Roy raised the camera, like a shield, to put the spotlight on Zed’s pale and drawn face. Zed sat on the bed in his room; he knew it had to be him. He swallowed hard, took TJ’s crappy mall sword in both his hands and unsheathed it a little to check it didn’t stick. He hesitated. “Oh, fuck it,” he said as he unsheathed the sword all the way. He threw the cheap scabbard across the room and held the handle as if it was a machete. The sword wasn’t quite a katana; it was one of those cheap ninja swords with a straight blade and no guard. He grabbed at his knee a little, rose with a jerky jolt of energy and began to march out of his room. Roy struggled to follow him out into the hall.
“Wait up, dude.”
They got to the inner door of the garage and Zed stood sullen with his hand on the doorknob.
“I thought he locked himself in?”
“He did, but I’ll try the door and then we can go around the front and open the garage door.
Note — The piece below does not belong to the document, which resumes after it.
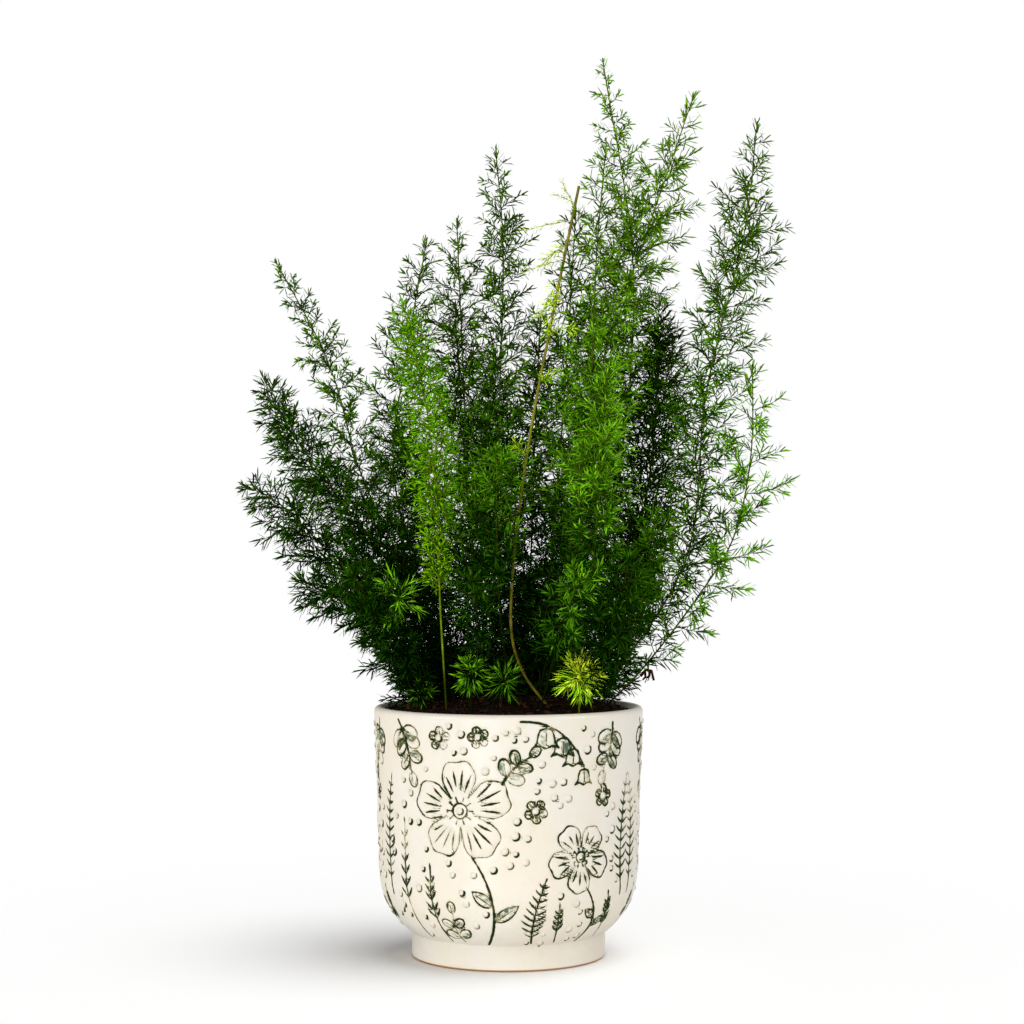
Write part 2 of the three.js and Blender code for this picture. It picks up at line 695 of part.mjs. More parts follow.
const glaze = new THREE.MeshStandardMaterial({ color: 0xf0e9da, roughness: 0.45, metalness: 0 });
const compost = new THREE.MeshStandardMaterial({ color: 0x2b1a10, roughness: 0.95, metalness: 0 });

addPart('pot', potGeometry(), glaze);
addPart('soil', soilGeometry(stems), compost);
for (const stem of stems) {
  const color = TONES[stem.spec.tone];
  const leaf = new THREE.MeshStandardMaterial({ color, roughness: 0.6, metalness: 0 });
  addPart(stem.spec.name, stem.growth.toGeometry(), leaf);
}

export default model;
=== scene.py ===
"""Foxtail fern in a glazed ceramic pot: feathery plumes of fine needles, their soil and their pot."""
import math

import bpy
import numpy as np
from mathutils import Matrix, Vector, noise


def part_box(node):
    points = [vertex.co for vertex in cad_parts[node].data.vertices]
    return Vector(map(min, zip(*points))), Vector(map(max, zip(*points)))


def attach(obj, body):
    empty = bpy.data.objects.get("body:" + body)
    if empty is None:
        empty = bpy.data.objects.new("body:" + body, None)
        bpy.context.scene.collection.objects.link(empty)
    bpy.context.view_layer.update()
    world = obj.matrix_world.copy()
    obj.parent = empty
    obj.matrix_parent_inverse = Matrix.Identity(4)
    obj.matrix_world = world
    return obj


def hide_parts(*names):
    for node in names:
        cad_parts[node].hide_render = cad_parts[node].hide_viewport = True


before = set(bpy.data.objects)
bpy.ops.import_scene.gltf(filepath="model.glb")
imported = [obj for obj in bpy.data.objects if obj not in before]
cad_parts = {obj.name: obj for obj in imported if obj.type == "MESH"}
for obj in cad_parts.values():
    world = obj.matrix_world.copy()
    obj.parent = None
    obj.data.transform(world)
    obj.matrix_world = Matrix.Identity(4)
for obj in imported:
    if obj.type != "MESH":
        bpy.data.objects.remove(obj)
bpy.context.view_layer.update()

bl_info = {
    "name": "Potted Foxtail Fern",
    "version": (1, 0, 0),
    "blender": (4, 5, 0),
    "location": "View3D > Sidebar > Fern",
    "description": "Builds a foxtail fern in a ceramic pot round its packed frame",
    "category": "Object",
}

MM = 0.001
GOLDEN_ANGLE = math.radians(137.5)
BODY = "root"
WELD_DISTANCE = 0.005 * MM

# ---------------------------------------------------------------- sizes and colours

# Pot, in millimetres: its rim and height as the frame has them, then its section
_, POT_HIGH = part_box("pot")
RIM_RADIUS = POT_HIGH[0] / MM
POT_HEIGHT = POT_HIGH[2] / MM
WALL = 5.0
INNER_RADIUS = RIM_RADIUS - WALL
FLOOR_THICKNESS = 8.0
FOOT_RADIUS = 51.1
FOOT_HEIGHT = 13.0
FOOT_EDGE = 1.4
SHOULDER_CORNER = (66.0, 24.0)
SHOULDER_TOP = (68.0, 42.0)
SHOULDER_LENGTH = 34.0
EDGE_POINTS = 5
LIP_POINTS = 9
# How far below the soil's edge the inside of the wall starts to curve in
INSIDE_DROP = 8.0
# How far inside the section's outline, and below the top of the foot, a vertex still counts as outside
SKIN = 0.4
FOOT_SKIN = 0.1

# Soil, in millimetres: its mound, the clods and grit on it, the calm strip along the wall, how far
# crumbs stay from the wall, the share of them that are fibres and how far out these lie
SOIL_EDGE_HEIGHT = 128.0
SOIL_CROWN_HEIGHT = 136.0
SOIL_DEPTH = 22.0
SOIL_GAP = 0.3
SOIL_TAPER = 2.0
SOIL_RINGS = 46
SOIL_COLUMNS = 180
SOIL_TOP_DEPTH = 4.0
CLOD_HEIGHT = 1.5
CLOD_FINENESS = 0.16
GRIT_HEIGHT = 0.5
GRIT_FINENESS = 0.9
CALM_EDGE = 5.0
CRUMB_MARGIN = 2.2
FIBRE_SHARE = 0.14
FIBRE_LIMIT = 54.0

# Relief, in millimetres on the unrolled wall: the height where its girth is measured, how often the
# pattern goes round and where it starts, the width of the line round a petal or a long leaf, and the
# distance that is stored where no mark is near
GIRTH_HEIGHT = 90.0
REPEATS = 3
PATTERN_START = 2.0
OUTLINE = 1.1
PETALS = 5
FAR = 9.0
# From a line's edge, where its groove is deepest and where it ends; the depth of the moat round a
# pearl as a part of a groove's, its width, and the height of a pad as a part of a pearl's
GROOVE_EDGES = (-0.35, 0.60)
MOAT_DEPTH = 0.4
MOAT_WIDTH = 0.5
PAD_HEIGHT = 0.6

# Stems, in millimetres: how far they go on below the soil, the points along one, the radius of a tip,
# the part below it without branches, and the spacing of the needles that grow on the stem itself
BURIED = 6.0
STEM_POINTS = 90
TIP_RADIUS = 0.3
TIP_LENGTH = 5.0
STEM_TUFT_SPACING = 3.2
# Side branches: the shortest that is grown, the shortest that carries twigs and the twigs' spacing
LEAST_REACH = 3.0
TWIGGED_LENGTH = 14
TWIG_SPACING = 7.0
# How near branches and needles come to the pot: from the inside of its wall, and over rim and soil
WALL_CLEARANCE = 1.5
RIM_CLEARANCE = 1.0
SOIL_CLEARANCE = 1.2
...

He might be OK. Garage door makes a lot of noise,” Zed said.
“Yeah, best episode of ‘Zombie Stump Fuckers’ yet.”
Zed sneered and a sickly smirk passed over his face. He swallowed hard again and twisted the knob. The door opened with an uneasy jerk. Zed froze. He stopped breathing and then breathed out. Then in again with a low, shallow, silent breath.
He began to open the door wider, inch by inch, praying for it not to creak. It did. He took a deep breath and launched himself into the garage. Roy followed. The camera fell on Zed as he swung the sword awkwardly, nerves and adrenaline making it shake in his hands, creating an annoying rattling sound.
“What the fuck?” Roy said as he panned the camera up to a tense close up of the garage, lined with black bin bags. He zoomed out to Zed in his uneven warrior stance, a small pool of congealed blood on the floor. “Where’d he go?”
Just at that moment, a clichéd woman’s scream rang out and they both knew where he was.
“Mom?” Zed’s voice broke as he spoke, the sword shaking in his loose grip.